Avec le dramaturge, "on est parti de la fin", explique le metteur en scène: "Gaby retrouve sa mère qui est traumatisée et il lui raconte à nouveau leur histoire commune". Au centre de la scène du théâtre Liberté de Toulon, dans le sud de la France, un grand tapis de laine verte tissé à la main et parsemé de mottes en relief, figure le paysage tout en collines du Rwanda tel qu'on l'aperçoit depuis le Burundi voisin. Au-dessus, un néon lumineux trace une ligne de crête tout autant qu'une frontière.


"Ce qui est magnifique dans le roman de Gaël Faye, c'est que c'est éminemment sensuel: on est dans une nature, il y a des animaux, il y a des sons. Je voulais absolument pouvoir rapporter cela sur le plateau", souligne Frédéric Fisbach. Sur le grand tapis duveteux évoquant un tapis d'éveil, les six comédiens, qui, outre différents personnages, incarnent tous collectivement Gabriel sous la forme d'un choeur, se roulent ou se lovent langoureusement.


"En fait, c'est un écrin pour que les acteurs puissent jouer", ils sont "des passeurs de paroles mais aussi de sensations", détaille le metteur en scène, qui a filmé au Rwanda les paysages et éléments naturels projetés sur trois écrans en arrière-plan.


Seule la mère de Gaby n'est pas incarnée, si ce n'est par la voix off de Gaël Faye lui-même, qui s'est inspiré de sa vie pour son premier roman, traduit en 40 langues. "La nuit allait lâcher sa horde de hyènes et de lycaons" annonce le choeur: subitement, le ciel s'obscurcit, la rangée de projecteurs placée en bord de scène s'affole, le noir envahit le plateau, et le tapis est tiré en fond de scène. "Génocide entre proches"

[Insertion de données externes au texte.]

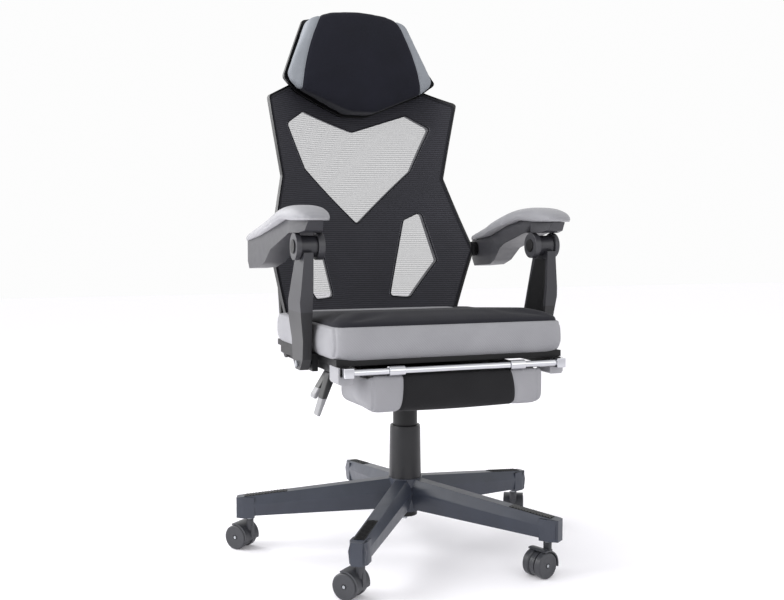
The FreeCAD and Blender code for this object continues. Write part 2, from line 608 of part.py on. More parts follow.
def make_recline_hinge():
    fixed = []
    moving = []
    pins = []
    for side in (-1, 1):
        name = "left" if side < 0 else "right"
        hole = rod("hinge_pin_radius + fit_gap", *side_span(side, "fixed_plate_x - 20", "fixed_plate_x + 20"),
                   "recline_y", "recline_z")
        strap = side_plate(f"{name}_strap", side, "fixed_plate_x", "hinge_plate", [
            ("recline_y - 110", "pan_bottom"), ("recline_y - 110", "pan_bottom - 8"),
            ("recline_y - 60", "recline_z - hinge_eye"), ("recline_y", "recline_z - hinge_eye"),
            ("recline_y + 4", "recline_z + 10"), ("recline_y - 10", "pan_bottom")])
        fixed.append(cut(fuse(strap, hinge_eye(side, "fixed_plate_x")), hole))
        riser = side_plate(f"{name}_riser", side, "moving_plate_x", "hinge_plate", [
            ("recline_y - 12", "recline_z"), ("recline_y", "recline_z - 12"),
            ("recline_y + 14", "recline_z"), ("recline_y + 38", "back_bottom - 4"),
            ("recline_y + 62", "back_bottom + 100"), ("recline_y + 44", "back_bottom + 100"),
            ("recline_y + 22", "back_bottom + 3"), ("recline_y - 4", "back_bottom - 12")])
        moving.append(cut(fuse(riser, hinge_eye(side, "moving_plate_x")), hole))
        pins.append(rod("hinge_pin_radius", *side_span(side, "fixed_plate_x - 9", "moving_plate_x + 8"),
                        "recline_y", "recline_z"))
        pins.append(rod("hinge_pin_radius", *side_span(side, "lug_inner + 1", "post_outer_top + 4"),
                        "post_foot_y", "post_foot_z"))
    node(group(*fixed), "recline_brackets")
    node(group(*moving), "back_uprights")
    node(group(*pins), "hinge_pins")


# ---- armrests --------------------------------------------------------------------------------------

# Side view of the seam between the pad and the shell below it, from the tip to the back.
PAD_SEAM = [("-190", "669"), ("-137", "671"), ("-89", "673"), ("-22", "662"), ("98", "642"),
            ("pad_back_y", "632")]


def make_post(side, name):
    side_view = [("-157", "post_top_z"), ("-155", 540), ("-147", 490), ("-139", 415), ("-120", "lug_bottom + 2"),
                 ("-90", "lug_bottom + 2"), ("-70", 415), ("-60", 490), ("-76", 540), ("-100", "post_top_z")]
    slab = side_plate(f"post_{name}_slab", side, "post_middle", 40, side_view)
    front_view = body(f"post_{name}_front")
    outline = [("post_inner", "lug_bottom"), ("post_outer_top", "lug_bottom"), ("post_outer_top", 450),
               ("post_outer_knee", "knee_z"), ("post_outer_top", "post_top_z + 6"),
               ("post_inner", "post_top_z + 6")]
    sketch = polygon(front_view, "XZ_Plane", [(f"{side} * ({x})", z) for x, z in outline])
    pad(front_view, sketch, 500, midplane=True)
    barrel_y, barrel_z = "post_foot_y + crank_y", "post_foot_z + crank_z"
    barrel = rod("barrel_radius", *side_span(side, "barrel_inner", "barrel_outer"), barrel_y, barrel_z)
    post = fuse(common(slab, front_view), barrel)
    post = cut(post, rod("hinge_pin_radius + open_pivot_gap", *side_span(side, "barrel_inner - 1",
               "barrel_outer + 1"), barrel_y, barrel_z))
    post = cut(post, rod("hinge_pin_radius + running_gap", *side_span(side, "post_inner - 1",
               "post_outer_knee + 1"), "post_foot_y", "post_foot_z"))
    node(post, f"post_{name}")


def make_armrest(side, name):
    barrel_y, barrel_z = "post_foot_y + crank_y", "post_foot_z + crank_z"
    hinge_y, hinge_z = "recline_y + crank_y", "recline_z + crank_z"
    top = [("pad_tip_y", "670"), ("-194", "682"), ("-160", "693"), ("-107", "700"), ("-54", "698"),
           ("-20", "691"), ("49", "675"), ("pad_back_y - 6", "648")]
    pad_side = side_plate(f"pad_{name}_side", side, "post_middle", 120, list(reversed(PAD_SEAM)) + top)
    pad_plan = plan_prism(f"pad_{name}_plan", side, [
        ("nose_middle - pad_nose_half", "pad_tip_y"), ("pad_inner_front + 8", "pad_tip_y + nose_full"),
        ("pad_inner_front", "pad_tip_y + nose_taper"), ("pad_inner_front", -30),
        ("pad_inner_back", 120), ("pad_inner_back", "pad_back_y"), ("pad_outer - 3", "pad_back_y"),
        ("pad_outer", 0), ("pad_outer", "pad_tip_y + nose_taper"), ("pad_outer - 8", "pad_tip_y + nose_full"),
        ("nose_middle + pad_nose_half", "pad_tip_y")])
    node(common(pad_side, pad_plan), f"arm_pad_{name}")

    under = [("-176", "652"), ("-152", "648"), ("-104", "648"), ("-54", "636"), ("22", "616"), ("64", "590"),
             ("100", "579"), ("pad_back_y - 12", "574"), ("pad_back_y", "590")]
    shell_side = side_plate(f"shell_{name}_side", side, "post_middle", 120, under + list(reversed(PAD_SEAM)))
    shell_plan = plan_prism(f"shell_{name}_plan", side, [
        ("nose_middle - shell_nose_half", "pad_tip_y"), ("shell_inner_front", "pad_tip_y + nose_taper"),
        ("shell_inner_front", -20), ("shell_inner_back", 100),
        ("shell_inner_back", "pad_back_y"), ("shell_outer_back", "pad_back_y"),
        ("shell_outer_front", -60), ("shell_outer_front", "pad_tip_y + nose_taper"),
        ("nose_middle + shell_nose_half", "pad_tip_y")])
    ears = [rod("disc_radius", *side_span(side, f"{end}_disc_inner", f"{end}_disc_outer"), barrel_y, barrel_z)
            for end in ("inner", "outer")]
    shell = fuse(common(shell_side, shell_plan), *ears)
    shell = cut(shell, rod("hinge_pin_radius + fit_gap", *side_span(side, "inner_disc_inner - 1",
                "outer_disc_outer + 1"), barrel_y, barrel_z))
    shell = cut(shell, rod("arm_pin_radius + running_gap", *side_span(side, "arm_boss_outer",
                "arm_pin_end + 1"), hinge_y, hinge_z))
    node(shell, f"arm_shell_{name}")

    pin = rod("hinge_pin_radius", *side_span(side, "inner_disc_inner", "outer_disc_outer"), barrel_y, barrel_z)
    caps = [rod("pivot_cap_radius", *side_span(side, *span), barrel_y, barrel_z)
            for span in (("inner_disc_inner - pivot_cap", "inner_disc_inner"),
                         ("outer_disc_outer", "outer_disc_outer + pivot_cap"))]
    node(fuse(pin, *caps), f"arm_pivot_{name}")


# ---- back ------------------------------------------------------------------------------------------

def mirrored(points):
    """Close a half outline, given from the top middle down the right side, with its mirror image."""
    left = [(f"-({x})", z) for x, z in reversed(points) if x != "0"]
    return points + left


def leaning_cylinder(radius):
    """A cylinder about the back's leaning axis."""
    item = doc.addObject("Part::Cylinder", "lean")
    bind(item, "Radius", radius)
    bind(item, "Height", "shell_height")
    return place(item, 0, "shell_axis_y", "shell_axis_z", turn="-back_tilt", axis=(1, 0, 0))


def shell_between(inner, outer):
    return cut(leaning_cylinder(outer), leaning_cylinder(inner))


def rear_prism(name, *loops, rounding="corner_radius"):
    """A prism behind the seat whose front view is the given outline."""
    prism = body(name)
    solid = pad(prism, polygon(prism, "XZ_Plane", *loops, offset=-20), 480, backwards=True)
    doc.recompute()
    if rounding:
        fillet(prism, solid, straight_edges(solid.Shape, (0, 1, 0)), rounding)
    return prism


def back_outline(inset):
    return mirrored([(f"crown_half - {inset}", f"crown_z - {inset}"),
                     (f"shoulder_half - {inset}", f"shoulder_z - {inset}"),
                     (f"waist_half - {inset}", "waist_z"), (f"hip_half - {inset}", "hip_z"),
                     (f"bottom_half - {inset}", f"back_bottom + {inset}")])


def make_back():
    heart = mirrored([("0", "heart_notch_z"), ("heart_lobe_x", "heart_lobe_z"), ("heart_side_x", "heart_side_z"),
                      ("heart_bend_x", "heart_bend_z"), ("0", "heart_point_z")])
    slot = [("slot_top_in_x", "slot_top_in_z"), ("slot_top_x", "slot_top_z"), ("slot_side_x", "slot_side_z"),
            ("slot_low_out_x", "slot_low_out_z"), ("slot_low_in_x", "slot_low_in_z")]
    other_slot = [(f"-({x})", z) for x, z in slot]
    outline = rear_prism("frame_outline", back_outline(0), heart, slot, other_slot)
    frame = common(shell_between("shell_radius", "shell_radius + shell_thickness"), outline)
    hinge_y, hinge_z = "recline_y + crank_y", "recline_z + crank_z"
    bosses = [rod("arm_boss_radius", *side_span(side, "arm_boss_inner", "arm_boss_outer"), hinge_y, hinge_z)
              for side in (-1, 1)]
    node(fuse(frame, *bosses), "back_frame")
    stubs = [rod("arm_pin_radius", *side_span(side, "arm_boss_outer", "arm_pin_end"), hinge_y, hinge_z)
             for side in (-1, 1)]
    node(group(*stubs), "arm_hinge_pins")

    mesh_outline = rear_prism("mesh_outline", back_outline("mesh_inset"))
    mesh = shell_between("shell_radius - mesh_gap - mesh_thickness", "shell_radius - mesh_gap")
    node(common(mesh, mesh_outline), "back_mesh")


def head_outline(inset):
    return mirrored([(f"head_top_half", f"head_top_z - {inset}"),
                     (f"head_corner_half - {inset}", f"head_corner_z - {inset}"),
                     (f"head_wide_half - {inset}", "head_wide_z"),
                     (f"head_low_half - {inset}", f"head_low_z + {inset}"),
                     (f"head_point_half", f"head_point_z + {inset}")])


def make_headrest():
    back = "shell_radius - mesh_gap - mesh_thickness - head_gap"
    shell = shell_between(f"{back} - head_shell", back)
    node(common(shell, rear_prism("head_outline", head_outline(0))), "headrest_shell")
    core = leaning_cylinder(f"{back} - head_shell - 0.1")
    front = box(("-head_wide_half", "head_wide_half"), ("head_front_y", "2 * head_front_y"), (0, "shell_height"))
    place(front, "-head_wide_half", "shell_axis_y + head_front_y * 1.0125", "shell_axis_z", turn="-back_tilt",
          axis=(1, 0, 0))
    pillow = common(common(core, front), rear_prism("head_cushion_outline", head_outline("head_border")))
    node(pillow, "headrest_cushion")


# ---- build and write -------------------------------------------------------------------------------

def check_document():
    for item in doc.Objects:
        if "Invalid" in item.State or "Error" in item.State:
            raise RuntimeError(f"{item.Label} ({item.Name}) failed: {item.State}")
    for item in nodes:
        if item.Shape.isNull() or not item.Shape.isValid() or not item.Shape.Solids:
            raise RuntimeError(f"{item.Label} has no valid solid")


def main():
    make_star_base()
    make_tread_inserts()
    for arm, (name, angle) in enumerate(TRAIL_ANGLES.items()):
        make_caster(name, arm, angle)
    make_column()
    make_seat()
    make_housing()
    make_lever("height_lever", "height_lever_y", "height_root", "height_tip", "height_tip_z")
    make_lever("recline_lever", "recline_lever_y", "recline_root", "recline_tip", "recline_tip_z")
    make_footrest_slides()
    make_footrest_pad()
    make_recline_hinge()
    for side, name in ((-1, "left"), (1, "right")):
        make_post(side, name)
        make_armrest(side, name)
    make_back()
    make_headrest()
    doc.recompute()
    check_document()
    os.makedirs("parts", exist_ok=True)
    for item in nodes:
        item.Shape.exportStep(f"parts/{item.Label}.step")
    print(f"wrote {len(nodes)} pieces")


main()
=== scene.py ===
import math

import bmesh
import bpy
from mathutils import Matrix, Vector
from mathutils.bvhtree import BVHTree
from mathutils.geometry import delaunay_2d_cdt


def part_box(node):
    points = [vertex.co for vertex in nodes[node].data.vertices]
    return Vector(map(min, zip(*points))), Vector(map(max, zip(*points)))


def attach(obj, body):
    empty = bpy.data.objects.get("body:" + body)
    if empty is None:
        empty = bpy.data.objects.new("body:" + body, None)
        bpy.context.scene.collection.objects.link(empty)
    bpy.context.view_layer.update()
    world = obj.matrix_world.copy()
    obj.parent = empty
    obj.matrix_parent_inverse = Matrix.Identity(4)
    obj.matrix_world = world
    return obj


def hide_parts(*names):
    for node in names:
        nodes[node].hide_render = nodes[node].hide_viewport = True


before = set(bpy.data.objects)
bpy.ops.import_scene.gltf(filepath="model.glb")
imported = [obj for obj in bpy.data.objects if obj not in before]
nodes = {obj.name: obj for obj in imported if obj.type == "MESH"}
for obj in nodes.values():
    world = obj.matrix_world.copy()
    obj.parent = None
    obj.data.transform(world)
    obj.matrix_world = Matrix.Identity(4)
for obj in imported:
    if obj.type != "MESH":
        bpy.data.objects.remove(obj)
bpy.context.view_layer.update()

# A gaming chair: fabric cushions, mesh back, moulded shells and star base on casters.
# Metres. The front is -Y and the sitter's left is +X.

SIDES = (("left", -1), ("right", 1))
CASTERS = ("right_back", "back", "left", "front", "right")


# ---- small helpers -------------------------------------------------------------------

def linear(hex_colour):
    """An sRGB hex colour as linear RGBA."""
    parts = [int(hex_colour[i:i + 2], 16) / 255 for i in (1, 3, 5)]
    return [c / 12.92 if c <= 0.04045 else ((c + 0.055) / 1.055) ** 2.4 for c in parts] + [1.0]


def add(tree, kind, values=None, links=None, **settings):
    """Add a node to a tree, with its settings, its input values and the sockets that feed it."""
    item = tree.nodes.new(kind)
    for name, value in settings.items():
        setattr(item, name, value)
    for name, value in (values or {}).items():
        item.inputs[name].default_value = value
    for name, source in (links or {}).items():
        tree.links.new(source, item.inputs[name])
    return item


def smooth_step(t):
    """0 to 1 with an easy start and end."""
    t = min(1.0, max(0.0, t))
    return t * t * (3 - 2 * t)


def plain_mesh(item):
    """The object's evaluated mesh as an ordinary one, with its modifiers gone."""
    mesh = bpy.data.meshes.new_from_object(item.evaluated_get(bpy.context.evaluated_depsgraph_get()))
    item.modifiers.clear()
    item.data = mesh
    return item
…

A l'éclatement du couple parental répond la montée des tensions politiques au Burundi et au Rwanda, qui déboucheront sur la guerre civile et le génocide des Tutsis par les Hutus. L'irruption de ce monde extérieur chaotique sonne la fin de l'innocence et fera de Gabriel un exilé. "Le Rwanda, c'est l'équivalent de deux cantons suisses, dix millions de personnes environ y vivaient à l'époque. Entre 800.000 et un million de personnes ont été tuées par environ trois millions de personnes donc c'est vertigineux. C'est un génocide qui s'est passé entre amis, entre voisins, entre proches et ce sont des gens qui continuent à vivre ensemble", rappelle Frédéric Fisbach, qui lui a grandi avec le poids d'un autre génocide, celui de la Shoah.


"Là je me retrouvais face à un roman plébiscité par la jeunesse qui parlait d'un génocide récent", qui "s'est déroulé sur un autre continent" mais "avec des proximités très grandes avec la France", ajoute-t-il.


"J'ai toujours ce fantasme quand je présente un projet de susciter des vocations de spectateurs", de m'adresser particulièrement à de "futurs citoyens", avance encore le metteur en scène. "Tu ne pourras pas toujours rester comme ça Gaby, neutre", lance au narrateur son meilleur ami, Gino. "Gabriel a voulu garder un réflexe de temps de paix, le réflexe de ne pas choisir, ce qui était impossible", relève au téléphone Gaël Faye, qui vit désormais au Rwanda. "Les gens qui vivent en paix ne se rendent pas compte à quel point c'est un luxe de pouvoir ne pas se prononcer", poursuit l'artiste, en pleine écriture d'un nouveau roman.